Azerbaijan arrests journalists at Russian state outlet as tensions with Moscow rise, World News
In a statement, Azerbaijan's Interior Ministry said it had launched an investigation into the outlet, Sputnik Azerbaijan, after raiding its offices earlier on Monday.
Russia's RIA state news agency said two staff members — the head of the editorial board and the chief editor — had been detained. Azerbaijan's Interior Ministry published video showing officers leading two men to police vans in handcuffs.
Another Russian media outlet, Ruptly, later said one of its editors had been detained after trying to film the police action at the Sputnik offices in Baku.
Tensions between Russia and Azerbaijan, a former Soviet republic in the South Caucasus, have risen in recent days after investigators in Yekaterinburg, a Russian industrial city, arrested six people following a slew of raids in connection with historic unsolved crimes, including serial killings.
They said they had detained six people, all of whom had Russian passports, but they also said two suspects had died. Azerbaijan's Interior Ministry identified the people as ethnic Azerbaijanis.

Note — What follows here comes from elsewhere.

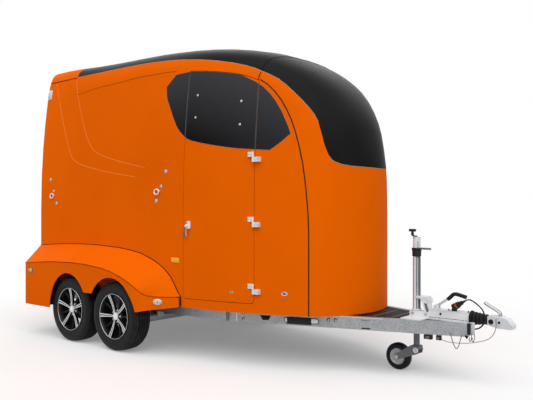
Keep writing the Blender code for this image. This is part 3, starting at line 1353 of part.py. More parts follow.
def jockey():
    """Jockey wheel: bracket and outer tube on the drawbar, sliding tube, swivelling fork, wheel."""
    top_of_members = SILL_Z - SEAT_GAP
    outer = turned(
        "jockey_outer_tube",
        [
            (JOCKEY_TUBE_RADIUS, JOCKEY_TUBE_TOP_Z),
            (JOCKEY_TUBE_RADIUS, JOCKEY_COLLAR_Z + JOCKEY_COLLAR_HEIGHT),
            (JOCKEY_TUBE_RADIUS + 0.006, JOCKEY_COLLAR_Z + JOCKEY_COLLAR_HEIGHT),
            (JOCKEY_TUBE_RADIUS + 0.006, JOCKEY_COLLAR_Z),
            (JOCKEY_TUBE_RADIUS, JOCKEY_COLLAR_Z),
            (JOCKEY_TUBE_RADIUS, JOCKEY_TUBE_BOTTOM_Z),
            (JOCKEY_INNER_RADIUS + SEAT_GAP, JOCKEY_TUBE_BOTTOM_Z),
            (JOCKEY_INNER_RADIUS + SEAT_GAP, JOCKEY_TUBE_TOP_Z - 0.03),
            (0.003, JOCKEY_TUBE_TOP_Z - 0.03),
            (0.003, JOCKEY_TUBE_TOP_Z),
        ],
        24,
    )
    crank = tube(
        "crank",
        [
            (0, 0, JOCKEY_TUBE_TOP_Z - 0.02),
            (0, 0, JOCKEY_TUBE_TOP_Z + 0.012),
            (-JOCKEY_CRANK_OUT, 0, JOCKEY_TUBE_TOP_Z + 0.020),
            (-JOCKEY_CRANK_OUT, 0, JOCKEY_KNOB_Z),
        ],
        0.007,
    )
    knob = cylinder(
        "crank_knob",
        0.011,
        (-JOCKEY_CRANK_OUT - 0.030, 0, JOCKEY_KNOB_Z),
        (-JOCKEY_CRANK_OUT + 0.030, 0, JOCKEY_KNOB_Z),
        12,
    )
    collar_top = JOCKEY_COLLAR_Z + JOCKEY_COLLAR_HEIGHT
    clamp_lever = box(
        "clamp_lever", (JOCKEY_TUBE_RADIUS - 0.002, -0.011, collar_top), (0.122, 0.011, collar_top + 0.014)
    )
    joined(outer, crank, knob, clamp_lever)
    outer.location = (JOCKEY_X, 0, 0)
    finish_piece(outer, "jockey_outer_tube", "galvanised")

    grip = JOCKEY_TUBE_RADIUS + SEAT_GAP
    plate = extruded(
        "jockey_bracket",
        [
            (JOCKEY_X - 0.045, top_of_members + SEAT_GAP),
            (HOUSING_REAR_X - SEAT_GAP, top_of_members + SEAT_GAP),
            (HOUSING_REAR_X - SEAT_GAP, top_of_members + 0.035),
            (JOCKEY_X + 0.106, JOCKEY_FLANGE_Z),
            (JOCKEY_X + 0.008, JOCKEY_FLANGE_Z),
            (JOCKEY_X + 0.008, JOCKEY_FLANGE_Z - 0.016),
            (JOCKEY_X + 0.052, JOCKEY_FLANGE_Z - 0.022),
            (JOCKEY_X + 0.085, top_of_members + 0.052),
            (JOCKEY_X - 0.045, top_of_members + 0.045),
        ],
        -0.036,
        0.036,
        "Y",
    )
    foot = box(
        "bracket_foot",
        (JOCKEY_X - 0.045, -0.190, top_of_members + SEAT_GAP),
        (HOUSING_REAR_X - SEAT_GAP, 0.190, top_of_members + 0.008),
    )
    joined(plate, foot)
    bore = cylinder("jockey_bore", grip, (JOCKEY_X, 0, 0.2), (JOCKEY_X, 0, 1.2), 24, hidden=True)
    boolean(plate, bore)
    settle(plate)
    finish_piece(plate, "jockey_bracket", "bright_metal")

    lift = pivot("jockey_lift", (JOCKEY_X, 0, JOCKEY_TUBE_BOTTOM_Z))
    swivel_z = 0.215
    inner = cylinder(
        "jockey_inner_tube", JOCKEY_INNER_RADIUS, (JOCKEY_X, 0, swivel_z), (JOCKEY_X, 0, 0.72), 24
    )
    finish_piece(inner, "jockey_inner_tube", "galvanised", lift)

    swivel = pivot("jockey_swivel", (JOCKEY_X, 0, swivel_z), lift)
    wheel_x = JOCKEY_X - JOCKEY_TRAIL
    cheek_inner = JOCKEY_WHEEL_WIDTH / 2 + 0.006
    crown = extruded(
        "fork_crown",
        [
            (JOCKEY_X - 0.034, swivel_z - SEAT_GAP - 0.030),
            (JOCKEY_X + 0.030, swivel_z - SEAT_GAP - 0.030),
            (JOCKEY_X + 0.030, swivel_z - SEAT_GAP),
            (JOCKEY_X - 0.034, swivel_z - SEAT_GAP),
        ],
        -cheek_inner - 0.004,
        cheek_inner + 0.004,
        "Y",
    )
    cheeks = []
    for side in (-1, 1):
        rows = sorted((side * cheek_inner, side * (cheek_inner + 0.004)))
        cheeks.append(
            extruded(
                f"cheek_{side}",
                [
                    (wheel_x - 0.018, JOCKEY_WHEEL_RADIUS - 0.012),
                    (wheel_x + 0.012, JOCKEY_WHEEL_RADIUS - 0.020),
                    (JOCKEY_X + 0.030, swivel_z - 0.060),
                    (JOCKEY_X + 0.030, swivel_z - SEAT_GAP),
                    (JOCKEY_X - 0.034, swivel_z - SEAT_GAP),
                    (wheel_x - 0.018, JOCKEY_WHEEL_RADIUS + 0.016),
                ],
                *rows,
                "Y",
            )
        )
    pin = cylinder(
        "wheel_pin",
        0.008,
        (wheel_x, -cheek_inner - 0.006, JOCKEY_WHEEL_RADIUS),
        (wheel_x, cheek_inner + 0.006, JOCKEY_WHEEL_RADIUS),
        16,
    )
    joined(crown, *cheeks, pin)
    finish_piece(crown, "jockey_fork", "galvanised", swivel)

    spin = pivot("jockey_spin", (wheel_x, 0, JOCKEY_WHEEL_RADIUS), swivel)
    turn = Matrix.Rotation(math.pi / 2, 4, "X")
    tyre = turned(
        "jockey_tyre",
        tyre_profile(JOCKEY_WHEEL_RADIUS, JOCKEY_WHEEL_WIDTH, JOCKEY_RIM_RADIUS + SEAT_GAP, 0.014),
        28,
    )
    half = JOCKEY_WHEEL_WIDTH / 2 * 0.8
    rim = turned(
        "jockey_rim",
        [
            (JOCKEY_RIM_RADIUS, half),
            (JOCKEY_RIM_RADIUS, -half),
            (0.055, -half),
            (0.050, -0.006),
            (0.022, -0.006),
            (0.020, -half - 0.002),
            (0.0085, -half - 0.002),
            (0.0085, half + 0.002),
            (0.020, half + 0.002),
            (0.022, 0.006),
            (0.050, 0.006),
            (0.055, half),
        ],
        28,
    )
    for piece, name, finish in ((tyre, "jockey_tyre", "rubber"), (rim, "jockey_rim", "bright_metal")):
        piece.data.transform(turn)
        piece.location = (wheel_x, 0, JOCKEY_WHEEL_RADIUS)
        finish_piece(piece, name, finish, spin)


def electrics():
    """Parked plug in its holder, its lead to the drawbar, and the breakaway cable."""
    way = Vector((0.847, 0, 0.532))
    cup_start = Vector((3.497, -0.028, 0.5485))
    holder = box("plug_holder", (3.487, -0.038, HOUSING_TOP_Z + SEAT_GAP), (3.520, -0.012, 0.542))
    shift_to_mesh(holder)
    cup = cylinder("cup", 0.0265, cup_start, cup_start + way * 0.022, 20)
    joined(holder, cup)
    finish_piece(holder, "plug_holder", "black_plastic")

    start = cup_start + way * (0.022 + SEAT_GAP)
    plug = cylinder("plug", 0.0235, start, start + way * 0.030, 20)
    shift_to_mesh(plug)
    waist = cylinder("waist", 0.020, start + way * 0.028, start + way * 0.062, 20, end_radius=0.015)
    boot = cylinder("boot", 0.010, start + way * 0.060, start + way * 0.085, 16, end_radius=0.008)
    joined(plug, waist, boot)
    finish_piece(plug, "plug", "black_plastic")

    lead_start = start + way * (0.085 + SEAT_GAP)
    lead_end_x = DRAWBAR_FRONT_X + SEAT_GAP
    lead_route = [
        tuple(lead_start),
        tuple(lead_start + way * 0.014),
        (3.628, -0.026, 0.618),
        (3.656, -0.012, 0.600),
        (3.680, 0.022, 0.568),
        (3.695, 0.058, 0.528),
        (3.700, 0.078, 0.475),
        (3.688, 0.074, 0.425),
        (3.660, 0.056, 0.396),
        (lead_end_x + 0.012, 0.046, 0.390),
        (lead_end_x, 0.046, 0.390),
    ]
    lead = tube("plug_lead", laid(lead_route), LEAD_RADIUS, 1)
    finish_piece(lead, "plug_lead", "rubber")

    member_low = SILL_Z - SEAT_GAP - MEMBER_HEIGHT
    cable_route = [
        (3.835, -0.046 - SEAT_GAP, 0.497),
        (3.835, -0.062, 0.497),
        (3.839, -0.080, 0.497),
        (3.848, -0.091, 0.470),
        (3.838, -0.092, 0.411),
        (3.795, -0.092, 0.356),
        (3.718, -0.098, 0.326),
        (3.628, -0.110, 0.306),
        (3.520, -0.118, 0.299),
        (3.450, -0.116, 0.307),
        (3.418, -0.111, 0.322),
        (3.415, -0.110, 0.334),
        (3.415, -0.110, member_low - SEAT_GAP),
    ]
    cable = tube("breakaway_cable", laid(cable_route), CABLE_RADIUS, 1)
    finish_piece(cable, "breakaway_cable", "rubber")


def lamps():
    """Tail lamps on the rear faces of the fenders."""
    for side, label in ((-1, "right"), (1, "left")):
        start = Vector((FENDER_SECTIONS[0][2], side * FENDER_SECTIONS[0][3], 0))
        end = Vector((FENDER_SECTIONS[1][2], side * FENDER_SECTIONS[1][3], 0))
        run = (end - start).normalized()
        out = Vector((-abs(run.y), side * run.x * 1.0, 0)).normalized()
        centre = (start + end) / 2 + out * (0.010 + SEAT_GAP)
        lamp = box(f"tail_lamp_{label}", (-0.010, -0.050, -0.110), (0.010, 0.050, 0.110), bevel=0.004)
        settle(lamp)
        shift_to_mesh(lamp)
        turn = Matrix.Rotation(math.atan2(run.y, run.x) - math.pi / 2, 4, "Z")
        lamp.data.transform(Matrix.Translation((centre.x, centre.y, 0.52)) @ turn)
        finish_piece(lamp, f"tail_lamp_{label}", "lamp_red")


for wheel_side, side_label in ((-1, "right"), (1, "left")):
    body_side(wheel_side, side_label)
    fender(wheel_side, side_label)
    road_wheel(0.0, wheel_side, f"rear_{side_label}")
    road_wheel(AXLE_SPACING, wheel_side, f"front_{side_label}")
cap_panels()
floor()
rear_end()
chassis()
axle(0.0, "rear")
axle(AXLE_SPACING, "front")
coupling()
jockey()
electrics()
lamps()
frame_origin.location.x = -ORIGIN_X
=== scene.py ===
"""Looks of a two-horse trailer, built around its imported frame.

The scene follows the maker's order of work: finishes first, then the body's panels and trim,
the running gear, the coupling end, the chassis and the rear doors. Sizes are in metres.
Places are counted from the rear axle, as on the builder's drawing, and the last step of every
piece moves it into the frame, whose middle stands over the origin.
"""
import json
import logging
import math
from contextlib import contextmanager
from dataclasses import dataclass
from enum import Enum
from functools import lru_cache, partial
from typing import Callable, Iterable, Iterator, Sequence

import bpy
from mathutils import Matrix, Vector, geometry
from mathutils.bvhtree import BVHTree


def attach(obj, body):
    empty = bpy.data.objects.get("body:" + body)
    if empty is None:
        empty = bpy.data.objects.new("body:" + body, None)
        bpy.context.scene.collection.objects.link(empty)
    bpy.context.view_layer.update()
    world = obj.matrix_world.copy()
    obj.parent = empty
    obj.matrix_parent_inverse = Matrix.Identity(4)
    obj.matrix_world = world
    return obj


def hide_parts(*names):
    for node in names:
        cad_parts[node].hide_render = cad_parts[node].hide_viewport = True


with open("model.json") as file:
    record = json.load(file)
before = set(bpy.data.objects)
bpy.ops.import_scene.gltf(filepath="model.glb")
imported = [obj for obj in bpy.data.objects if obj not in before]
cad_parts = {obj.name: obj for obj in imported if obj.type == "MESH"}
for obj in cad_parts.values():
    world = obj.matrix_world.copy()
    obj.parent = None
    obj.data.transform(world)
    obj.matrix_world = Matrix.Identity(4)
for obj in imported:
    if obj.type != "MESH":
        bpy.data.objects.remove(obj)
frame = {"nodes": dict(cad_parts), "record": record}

log = logging.getLogger("horse_trailer")

Piece = bpy.types.Object
Face = bpy.types.MeshPolygon
Tree = bpy.types.NodeTree
Socket = bpy.types.NodeSocket
Point = Sequence[float]
Outline = Sequence[Point]
EdgeTest = Callable[[list[Vector], Vector], bool]

REAR_AXLE_X = -1.547
TRAILER = "trailer"
# Angle above which an edge is shaded sharp.
SHARP = math.radians(38)
# The side doors' hinges.
HINGE_X = 2.105
HINGE_HEIGHTS = (0.647, 1.193, 1.724)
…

One of the suspects died of heart failure, Russian investigators said in a statement, and medical tests would reveal the cause of death of another suspect.
The bodies of the suspects are expected to arrive in Baku by plane on Monday evening for expert examination.
Baku has accused the Russian police of carrying out extrajudicial killings "on ethnic grounds", an allegation Moscow has rejected.
Earlier on Monday, as the raid on Sputnik Azerbaijan was under way, Russia summoned Azerbaijan's ambassador to Moscow over what it described as Baku's "unfriendly actions" and the "illegal detention" of Russian journalists working in the country.
Police in Baku said they would investigate Sputnik Azerbaijan over illegal funding. Journalists led away 'like terrorists'
In February, the government shuttered the outlet, which is an affiliate of Russian state media agency Rossiya Segodnya, but it has continued to operate with fewer staff.
The General Director of Rossiya Segodnya, Dmitry Kiselev, said Sputnik and Azerbaijani officials had been trying to clinch a temporary agreement allowing Sputnik to keep working in Baku.
Russia, he wrote on the Telegram messaging app, was shocked at the actions of Azerbaijani security officials leading staff members away "with their arms twisted and their heads bowed, as though they were terrorists".
"This all looks like a deliberate step aimed at worsening relations between our countries," he wrote.
Azerbaijan's parliament has pulled out of planned bilateral talks in Moscow amid the recent controversy and cancelled a visit by a Russian deputy prime minister.
On Sunday, Azerbaijan's Cultural Ministry said it was also cancelling cultural events planned by Russian state and private organisations due to "targeted and extrajudicial killings and acts of violence committed by Russian law enforcement agencies."
Asked about the Culture Ministry's decision, Kremlin spokesman Dmitry Peskov said on Monday: "We sincerely regret such decisions."
"We believe that everything that's happening (in Yekaterinburg) is related to the work of law enforcement agencies, and this cannot and should not be a reason for such a reaction," Peskov told reporters.